In my previous blog post, I recounted a situation involving a colleague. During class, this colleague tried to navigate a situation in which her students attempted to shut down the conversation using a series of ‘alternative facts.’
The students succeeded. My colleague capitulated to their perspectives; she accepted that the connection she was trying to make between the Founding Fathers and today’s political landscape was lost.
Every teacher I know, me included, has been there and done that in terms of missing the mark with a lesson plan. In our conversation, my colleague wanted to know what she could have done differently in this case. Rather than answer her question, I asked, “What is your teaching goal? What do you want your teaching to do for your students?”
Without hesitation, she answered, “I want my teaching to make them think.”
“Even when the teaching makes them uncomfortable?”
I explained to her what I meant with the term uncomfortable: a feeling of dis-ease or stress. My understanding of comfort and classroom spaces is indebted to Aisha Wilks, who discusses this in detail in a webinar “Where Do You Know From? Antiracist Pedagogies.”
“Yes, even when it makes them uncomfortable” my colleague said, but not with the same degree of certainty. Then she hedged, “I want my students to be comfortable in the classroom. How can they learn when they aren’t comfortable?”
I pointed out that we learn all the time when we are uncomfortable. When we take a car out onto a busy interstate for the first time and maybe every time afterwards. When we’re lying awake at night in a camping tent and hear the howls of coyotes off in the distance. When we move away from home to go to college. First dates. Oh my how uncomfortable are first dates! And travel abroad, when we are thrust into a new environment to experience a way of life foreign to our own. All of these examples evoke a stress response in us (fear, anxiety, depression, inadequacy). We feel uneasy.

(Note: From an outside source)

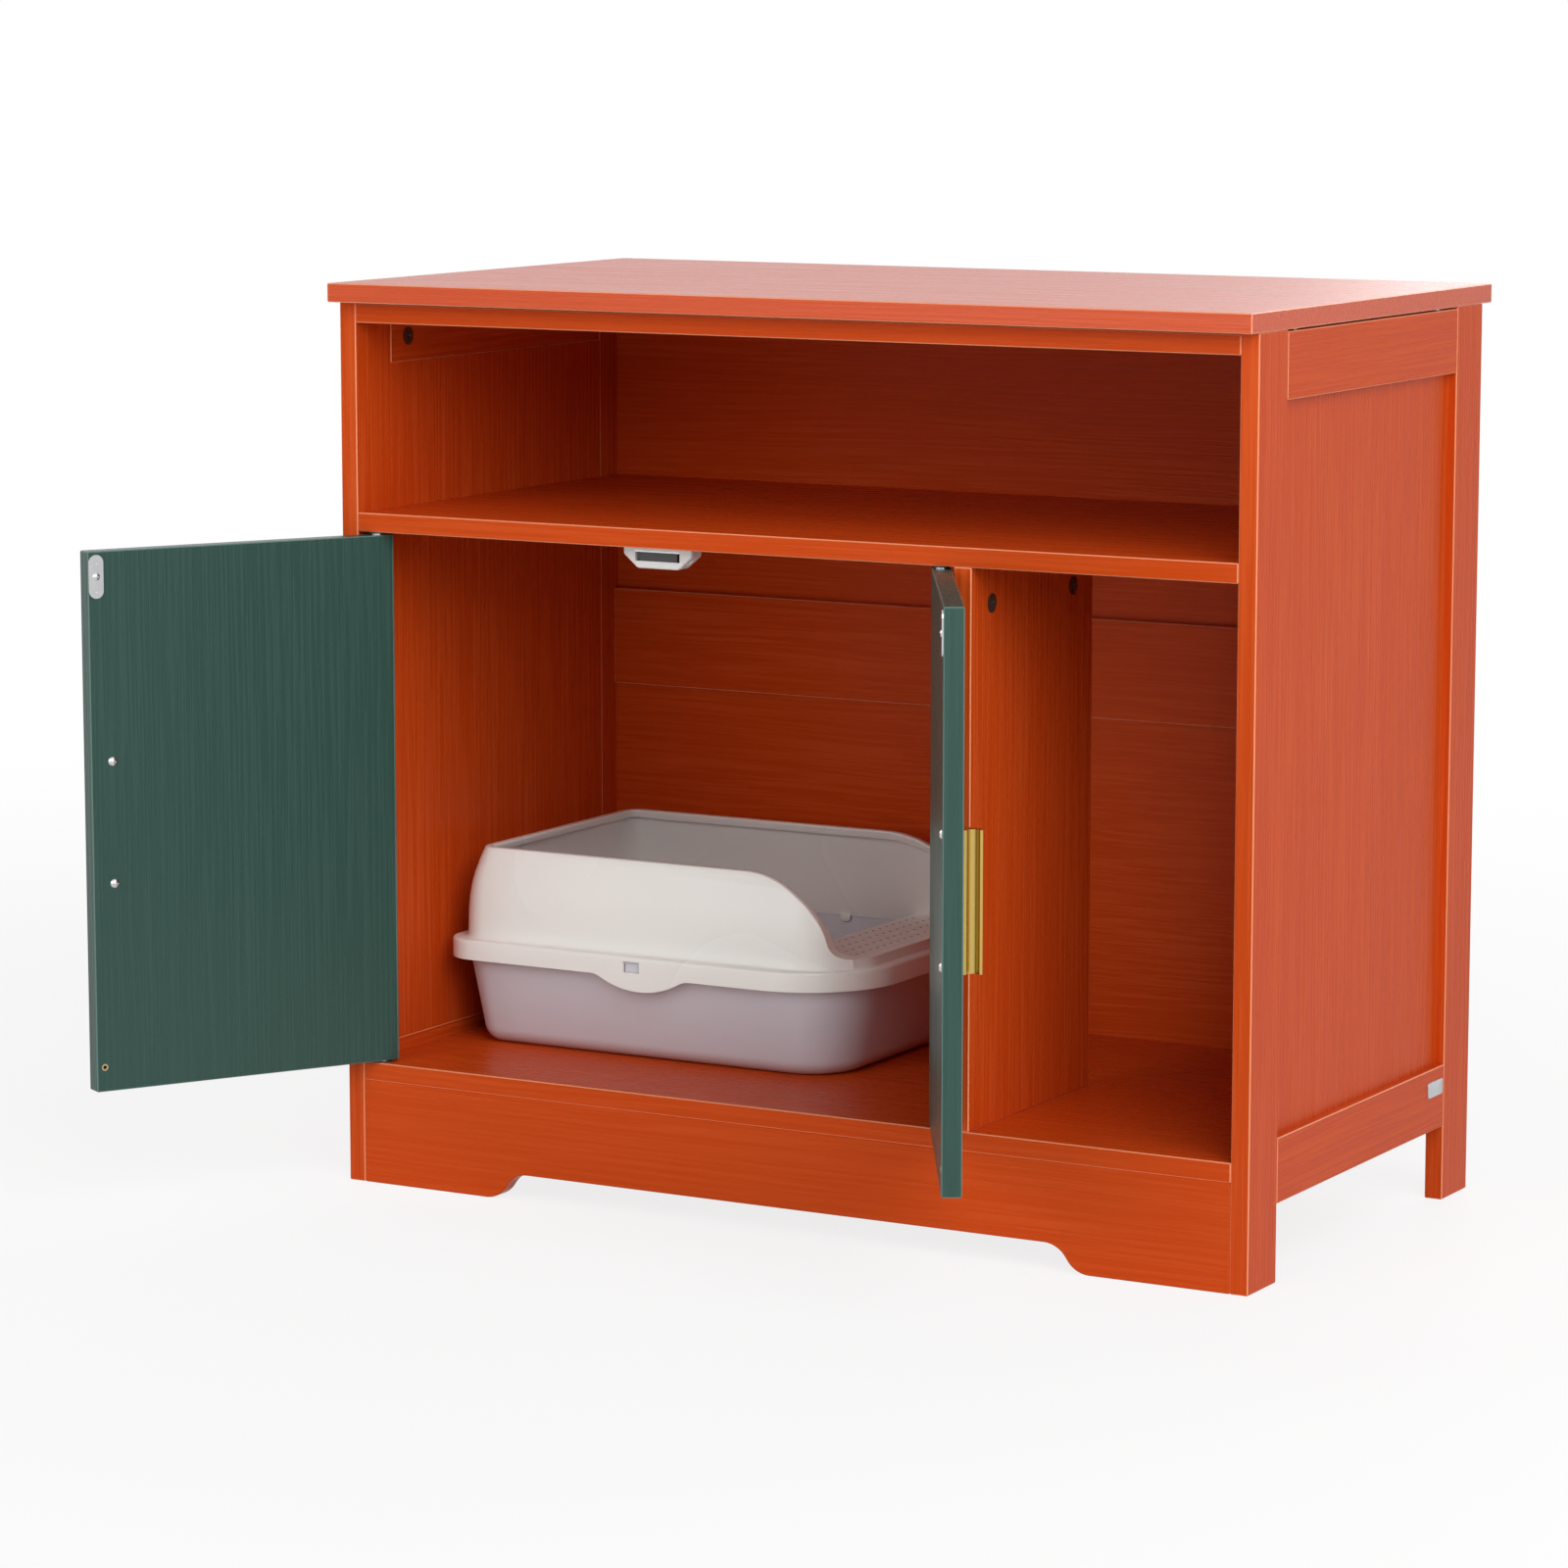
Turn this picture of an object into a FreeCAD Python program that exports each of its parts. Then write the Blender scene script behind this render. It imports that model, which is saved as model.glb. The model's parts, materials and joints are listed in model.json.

Many times we move forward in the face of what makes us uncomfortable because we know that there is great potential for reward on the other side of that discomfort. We gain a sense of freedom once we master the interstate; we enjoy a commune with Nature after we master outdoor survival skills. First dates introduce us to our soul mates. College brings us closer in touch with our social and intellectual selves; we develop independence, not to mention job skills. When we travel abroad, we learn just how small the world is; it seems a less scary place, and we are better able to find our place in it.
Those situations that make us uncomfortable oftentimes yield the most profound learning experiences. Tense moments in the classroom can work the same way if we make it clear to students from the outset that there is great reward awaiting on the other side if they are willing to lean into the discomfort.
Consider the stakes. If we back off right at the moment when students are confronted with an opportunity for deeper engagement, they miss out on profound learning experiences. We do, too.
Bottom line: Comfort is over-rated. Especially when the cost is critical thinking.
So, sometimes knowing what to say is a matter of being willing to move forward in the face of what makes us uncomfortable.